Panentheism: "The belief or doctrine that God is greater than the universe and includes and interpenetrates it." (New Oxford American Dictionary) This idea means that God or Spirit or Personal Creation, Energy, or agency of creation is in the world, interpenetrating it but also transcending it. Here there is transience and immanence. The mystics experience it as sacred and personal Presence; the non-religious skeptic may allow for the presence of a pervading energy in the universe that accounts for the dynamics of astrophysical and quantum occurrences.
Most of the monotheistic religions will find references that appear to hold to this perspective of God as the personal power within but beyond the world. For example, in Christianity there is Colossians referring to Christ as "the image of the unseen God, the first-born of all creation, for in him were created all things in heaven and on earth" (1:15-17). Consider also the phrase in Acts 17:28, "for in him we live and move and have our being" (Paul speaking to the elders of Athens regarding the "unknown God").

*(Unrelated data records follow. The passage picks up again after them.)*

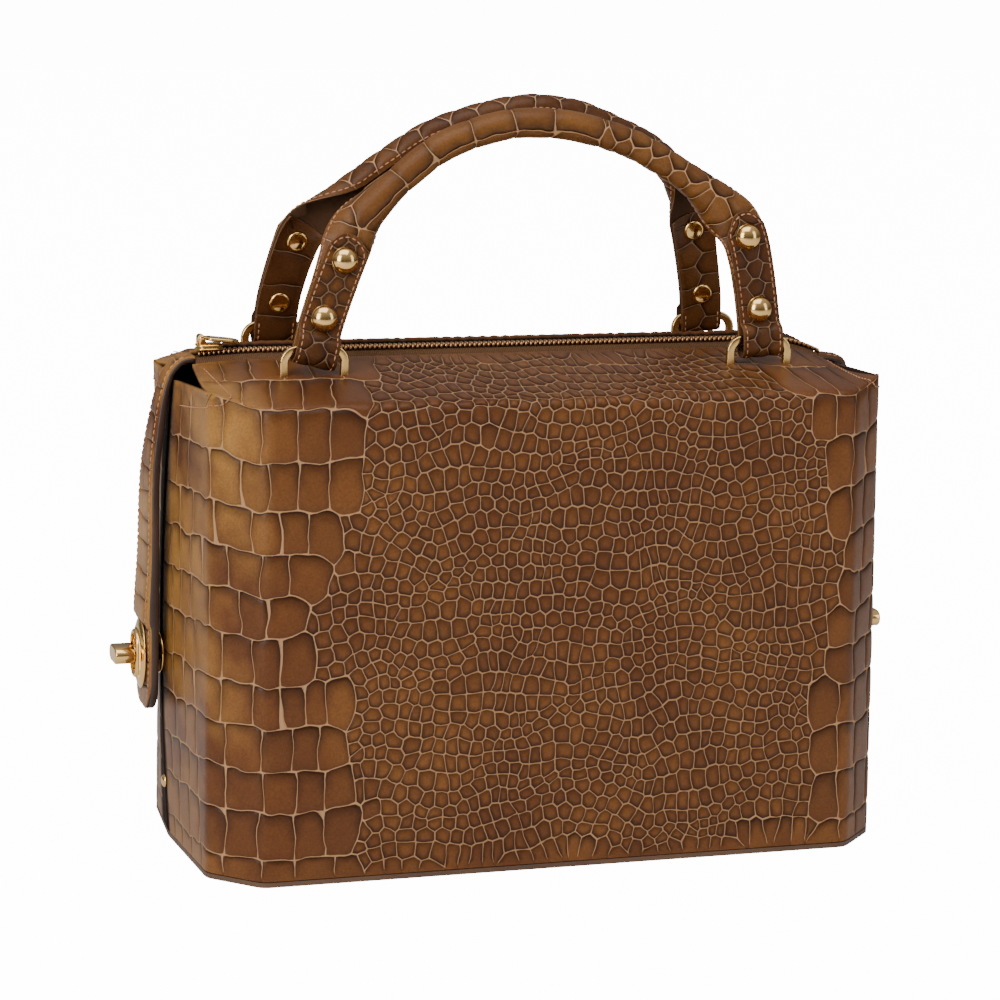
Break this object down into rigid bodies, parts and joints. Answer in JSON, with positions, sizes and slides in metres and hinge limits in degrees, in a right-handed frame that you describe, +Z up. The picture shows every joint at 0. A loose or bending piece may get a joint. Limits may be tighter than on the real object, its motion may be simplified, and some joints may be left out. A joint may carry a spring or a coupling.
{
  "type": "handbag",
  "caption": "Structured crocodile-embossed leather handbag with rolled handles, a zipped top and a strap with a turn lock over each end.",
  "frame": {"origin": "middle of the base panel's underside", "axes": "+Z up; X along the bag's length with the zip slider's end at -X; the front face looks to -Y"},
  "size_m": [0.3561, 0.164, 0.3216],
  "materials": {
    "croc_leather": "semi-gloss crocodile-embossed leather",
    "handle_leather": "semi-gloss embossed leather, darker",
    "gusset_leather": "matt dark leather",
    "base_leather": "matt leather",
    "zip_tape": "woven tape",
    "zip_teeth": "antique bronze",
    "gold_metal": "polished pale gold"
  },
  "bodies": {
    "bag": {"back_shell": "croc_leather", "base_panel": "base_leather", "front_shell": "croc_leather", "gusset_left": "gusset_leather", "gusset_right": "gusset_leather", "handle_back": "handle_leather", "handle_front": "handle_leather", "lock_base_left": "gold_metal", "lock_base_right": "gold_metal", "lock_plate_left": "gold_metal", "lock_plate_right": "gold_metal", "loop_back_left": "gold_metal", "loop_back_right": "gold_metal", "loop_front_left": "gold_metal", "loop_front_right": "gold_metal", "rivet_back_left_lower": "gold_metal", "rivet_back_left_upper": "gold_metal", "rivet_back_right_lower": "gold_metal", "rivet_back_right_upper": "gold_metal", "rivet_front_left_lower": "gold_metal", "rivet_front_left_upper": "gold_metal", "rivet_front_right_lower": "gold_metal", "rivet_front_right_upper": "gold_metal", "strap_left": "croc_leather", "strap_right": "croc_leather", "stud_left": "gold_metal", "stud_right": "gold_metal", "zip_slider": "gold_metal", "zip_tape": "zip_tape", "zip_teeth": "zip_teeth"},
    "turn_lock_left": {"lock_toggle_left": "gold_metal"},
    "turn_lock_right": {"lock_toggle_right": "gold_metal"},
    "pull": {"zip_pull": "gold_metal"}
  },
  "joints": [
    {"name": "lock_turn_left", "type": "hinge", "parent": "bag", "child": "turn_lock_left", "pos_m": [-0.17, 0, 0.083], "axis": [1, 0, 0], "range_deg": [0, 90]},
    {"name": "lock_turn_right", "type": "hinge", "parent": "bag", "child": "turn_lock_right", "pos_m": [0.17, 0, 0.083], "axis": [1, 0, 0], "range_deg": [0, 90]},
    {"name": "zip_pull_swing", "type": "hinge", "parent": "bag", "child": "pull", "pos_m": [-0.1411, 0, 0.2195], "axis": [0, -1, 0], "range_deg": [0, 170]}
  ]
}
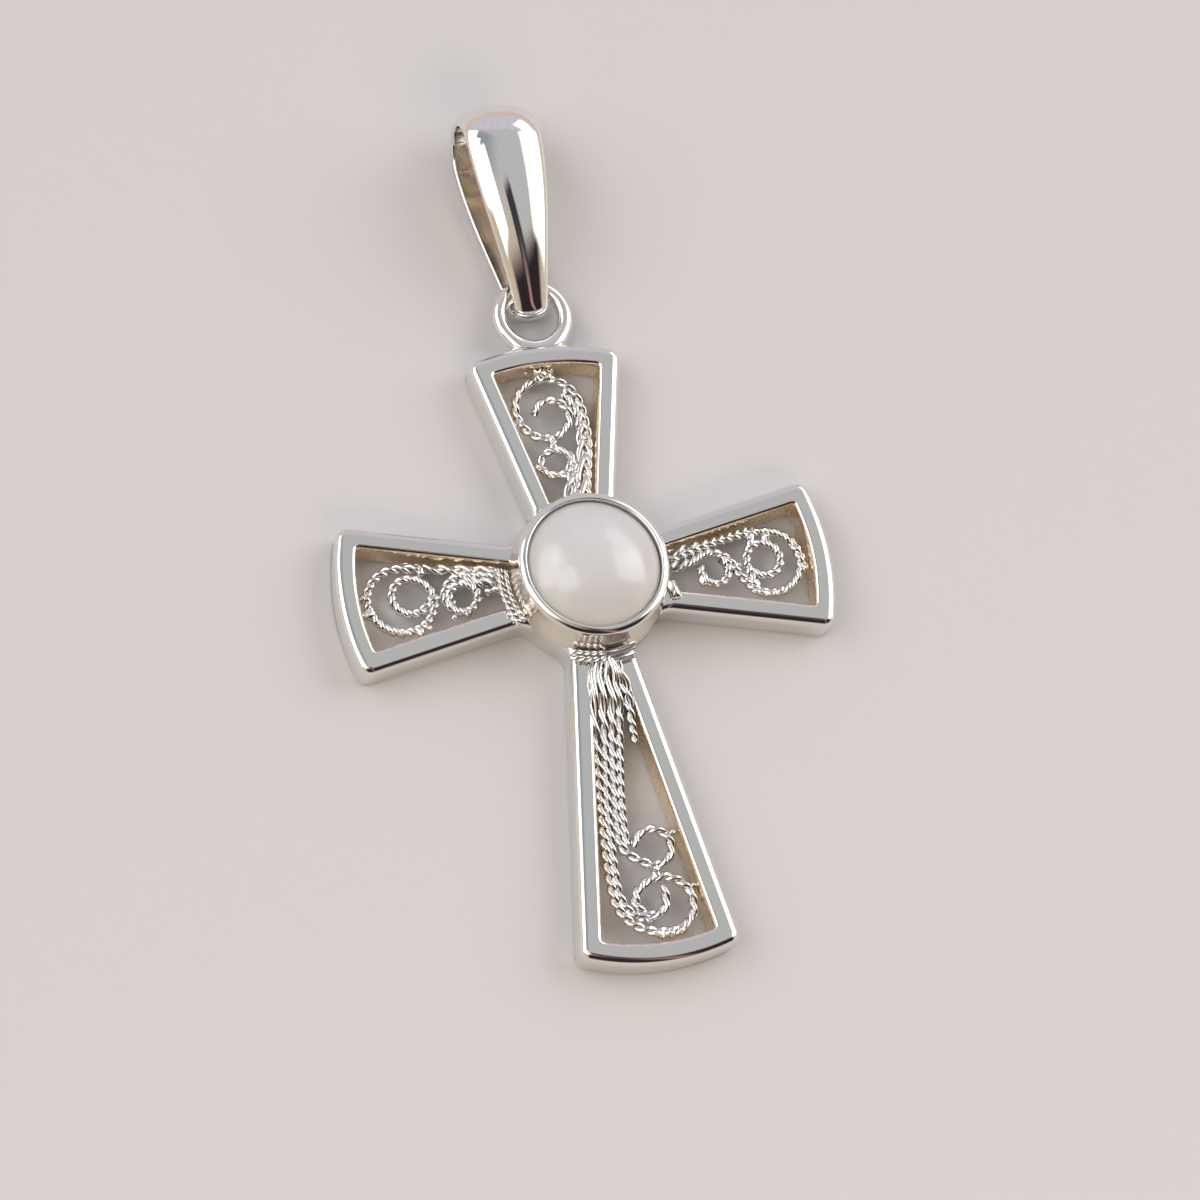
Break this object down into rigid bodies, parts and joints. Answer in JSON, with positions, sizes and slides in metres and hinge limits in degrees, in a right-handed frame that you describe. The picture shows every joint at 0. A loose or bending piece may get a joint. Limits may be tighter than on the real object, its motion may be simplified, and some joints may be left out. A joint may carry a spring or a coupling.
{
  "type": "filigree cross pendant",
  "caption": "Cross pendant of polished silver with flared open arms filled with twisted wire scrolls, a round domed stone in a bezel, a soldered ring and a teardrop bail, lying on its back.",
  "frame": {"origin": "on the flat back, under the centre of the round stone", "axes": "+X across the short arms, +Y along the cross towards the bail, +Z out of the front face; the pendant lies on the plane z = 0"},
  "size_m": [0.0248, 0.0449, 0.0047],
  "materials": {
    "polished_silver": "mirror polished silver",
    "twisted_wire": "bright twisted silver wire with beads of solder",
    "cabochon": "polished milky white stone"
  },
  "bodies": {
    "root": {"cross_frame": "polished_silver", "stone": "cabochon", "bail": "polished_silver", "filigree_top": "twisted_wire", "filigree_left": "twisted_wire", "filigree_right": "twisted_wire", "filigree_foot": "twisted_wire"}
  },
  "joints": []
}
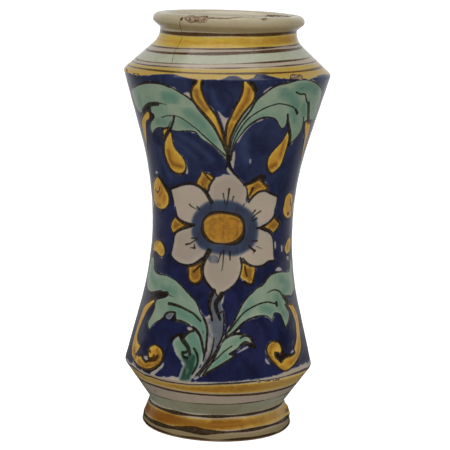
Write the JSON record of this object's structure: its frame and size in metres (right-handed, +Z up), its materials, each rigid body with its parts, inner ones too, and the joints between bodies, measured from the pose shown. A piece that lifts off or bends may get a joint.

Finally, for Judaism and Christianity, the appearances of God to Job in the form of a whirlwind (chapters 38-41) suggests the presence of the deity in nature, as nature, but also the creator of the world. This manifestation of God overwhelms Job, as it also at the same time challenges the ideas of suffering, evil, and morality as those were held and practiced by the pious ones who had condemned Job.
The conclusion of Job leads to the point where I will also break off my reflections for the time being. To suggest a quick summary, I will state it like this. The idea of God is bound today within a culturally conditioned box that makes impossible any deep reflection on the relationship of God and the presence of evil in our world. It is not that the problem or paradox is too big; rather, it is that our minds are too small. Or at least, our ideas of God are too small to contain the consciousness of who we are and what we are becoming in our mysterious, expanding universe in which tragedies remind us that is is a place of light and dark, life and death, Thanatos and Eros, compelling us to look for the name of that which connects us to the stars.